‘Yes,’ Ella said firmly, although inside her panic was mounting. What if they wouldn’t let her out? What if they tried to keep her a prisoner here?
‘Are you sure?’ the second man asked, compounding Ella’s anxiety. ‘It’s very late. Where will you go?’
‘Just open the gates,’ Ella demanded.
He hesitated.
‘Open them!’
To her surprise and relief, the man shrugged and did as she asked, pressing a button that caused the camp gates to swing open. Outside, beyond the softly floodlit glow of Camp Hope, the pitch-dark forest stretched endlessly out in front of her. Ella hesitated. Where am I going to go? she wondered. It suddenly struck her that she had no idea in which direction her car was parked, and Agnes must have driven her at least a few miles away from that spot. There’d be bears out there, and mountain lions, and heaven knew what else. Her phone was dead and she was unarmed. Should she turn back and wait till morning?
‘Leaving us so soon, Ella?’ Ella spun around. The man’s voice rang out in her head as clearly as if she were watching television or listening to the radio in her room. As ever he sounded supremely calm and unconcerned. Amused, almost. It was infuriating.
‘Where are you?!’ Ella’s exasperated voice rang out through the trees. There must be a camera up there somewhere, hidden in the canopy, but in this light she couldn’t see it. ‘Answer me!’
‘No need to shout. You’re free to go at any time, of course,’ he continued, his voice patronizingly slow and patient, as if Ella were the crazy one, not him. ‘This isn’t a prison.’
‘It might as well be,’ Ella yelled into the darkness, aware that anyone listening to her must think her completely insane, having a confrontational conversation with an imaginary friend. ‘Everyone inside is completely brainwashed.’
‘Don’t be so dramatic.’
So there were listening devices out there too? There must be, or how could he be hearing her?
‘How are you doing this? How are you speaking to me? Transmitting …?’
‘Be patient,’ said the man. ‘The answers you seek are all here, Ella, I promise you that. About your parents. Your past. Your future.’
‘No,’ she shot back. ‘They aren’t. No one knows anything.’
A long sigh. ‘They do. Trust me.’
‘Why should I?’ said Ella furiously. ‘Why should I trust you when you won’t tell me who you are, or where you are, or anything at all? And if you really have the answers, why won’t you just tell me them now? What are you waiting for? For me to be brainwashed too? Because I’m telling you now, it’s not going to happen.’
There was a moment’s silence. Total silence. Ella wondered whether the man had gone, ‘hung up’ on whatever line it was he seemed to have into her head, her psyche. But then he spoke again, more kindly than before.
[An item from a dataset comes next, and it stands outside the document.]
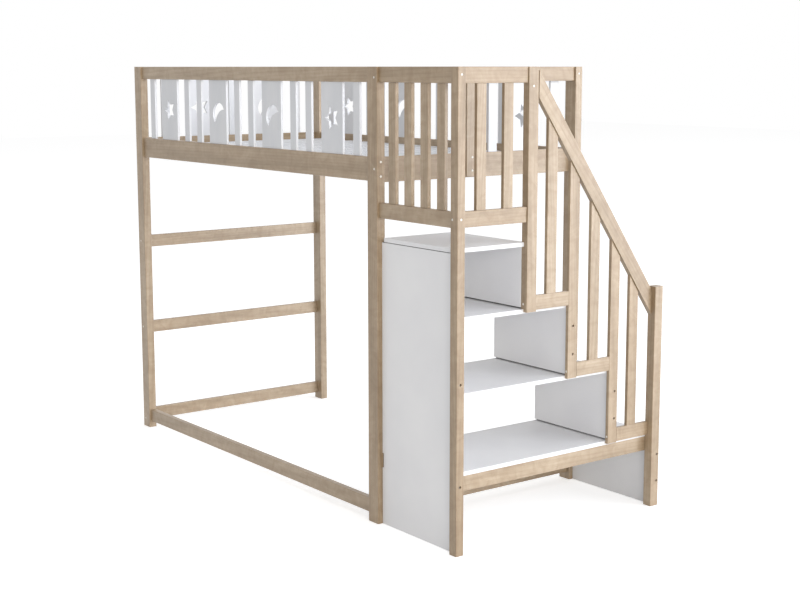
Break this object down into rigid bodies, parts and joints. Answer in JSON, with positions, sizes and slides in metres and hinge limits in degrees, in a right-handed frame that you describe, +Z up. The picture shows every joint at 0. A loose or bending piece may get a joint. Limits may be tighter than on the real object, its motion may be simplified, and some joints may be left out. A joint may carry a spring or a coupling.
{
  "type": "loft bed with storage stairs",
  "caption": "Raised bed on tall posts, with guard rails of plain and cut-out slats, and a side stair whose treads run under each other as open shelves.",
  "frame": {"origin": "on the floor, under the middle of the whole object's box", "axes": "+Z up, +X along the bed towards the stairs, +Y from the front long side to the back one"},
  "size_m": [2.472, 1.06, 1.77],
  "materials": {
    "birch": "clear satin lacquer",
    "white_board": "white satin paint",
    "white_slat": "white satin paint",
    "base_slat": "white satin paint"
  },
  "bodies": {
    "root": {"post_front_left": "birch", "post_front_right": "birch", "post_back_left": "birch", "post_back_right": "birch", "stair_post_front": "birch", "stair_post_back": "birch", "newel_top": "birch", "newel_middle": "birch", "newel_bottom": "birch", "guard_post_right": "birch", "rail_front_top": "birch", "rail_front_bed": "birch", "rail_front_floor": "birch", "rail_back_top": "birch", "rail_back_bed": "birch", "rail_left_top": "birch", "rail_left_bed": "birch", "rung_left_upper": "birch", "rung_left_lower": "birch", "rail_left_floor": "birch", "rail_right_top": "birch", "rail_right_bed": "birch", "rail_right_floor": "birch", "ledger_front": "birch", "ledger_back": "birch", "stair_low_beam": "birch", "platform_front_rail_top": "birch", "platform_front_rail_low": "birch", "platform_front_slat_1": "birch", "platform_front_slat_2": "birch", "platform_front_slat_3": "birch", "platform_front_slat_4": "birch", "platform_side_rail_top": "birch", "platform_side_rail_low": "birch", "platform_side_slat_1": "birch", "platform_side_slat_2": "birch", "handrail": "birch", "short_rail_top": "birch", "short_rail_middle": "birch", "short_rail_bottom": "birch", "baluster_top": "birch", "baluster_middle": "birch", "baluster_bottom": "birch", "front_panel": "white_board", "back_panel": "white_board", "platform_board": "white_board", "tread_top": "white_board", "tread_middle": "white_board", "tread_bottom": "white_board", "riser_top": "white_board", "riser_middle": "white_board", "riser_bottom": "white_board", "stair_inner_beam": "white_board", "guard_front_slats": "white_slat", "guard_back_slats": "white_slat", "guard_left_slats": "white_slat", "guard_right_slats": "white_slat", "slatted_base": "base_slat"}
  },
  "joints": []
}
‘Stay here tonight.’ It was less of a command, more of a suggestion. ‘The woods aren’t safe and you need to sleep.’
That much at least was true, much as she wished it weren’t.
‘Someone will brief you by the end of the day tomorrow. If you still want to leave after that meeting, then I’ll help you get safely back home.’
Mute and exhausted, Ella nodded. Wordlessly, she trudged back down the hill towards her bungalow, watched by the two bewildered guards.
She didn’t trust the man. Not as far as she could throw him. But she didn’t trust the bears either.
Tomorrow.
She would leave tomorrow.
One day at Camp Hope wouldn’t kill her.
CHAPTER SEVEN
They’re trying to kill me. They are actually trying to kill me.
Ella sank to her knees, unable to move another step. Her lungs were in agony. After an eight-mile run in punishing midday heat, she felt as if she’d inhaled a bag of razor blades. Her skin burned, the blisters on her feet screamed and a dreadful feeling of nausea rose all the way from the pit of her (empty) stomach to her parched throat. Forget the Marine Corps. The first day’s ‘introductory’ physical training at Camp Hope had clearly been devised by an experienced torturer, possibly headhunted by The Group from a Malaysian prison.
‘All right, ladies. One-minute water break and then you’re in active recovery. That means a light jog back to base. No walking.’ The tracksuit-wearing giant from yesterday smiled at Ella and the two other young women slumped on the ground beside her, as if he’d just done them a favor. He’d apparently abandoned yesterday’s tag-team of skeletons to initiate Ella and the other new recruits into the joys of ops training, an experience Ella would categorically not be repeating after today. Astonishingly, both the other girls smiled weakly back at him, earning themselves a withering glare from Ella. These brainwashed, cult groupies were too much for her. She could tell they were intimidated by her anger, but she couldn’t have cared less if her life depended on it.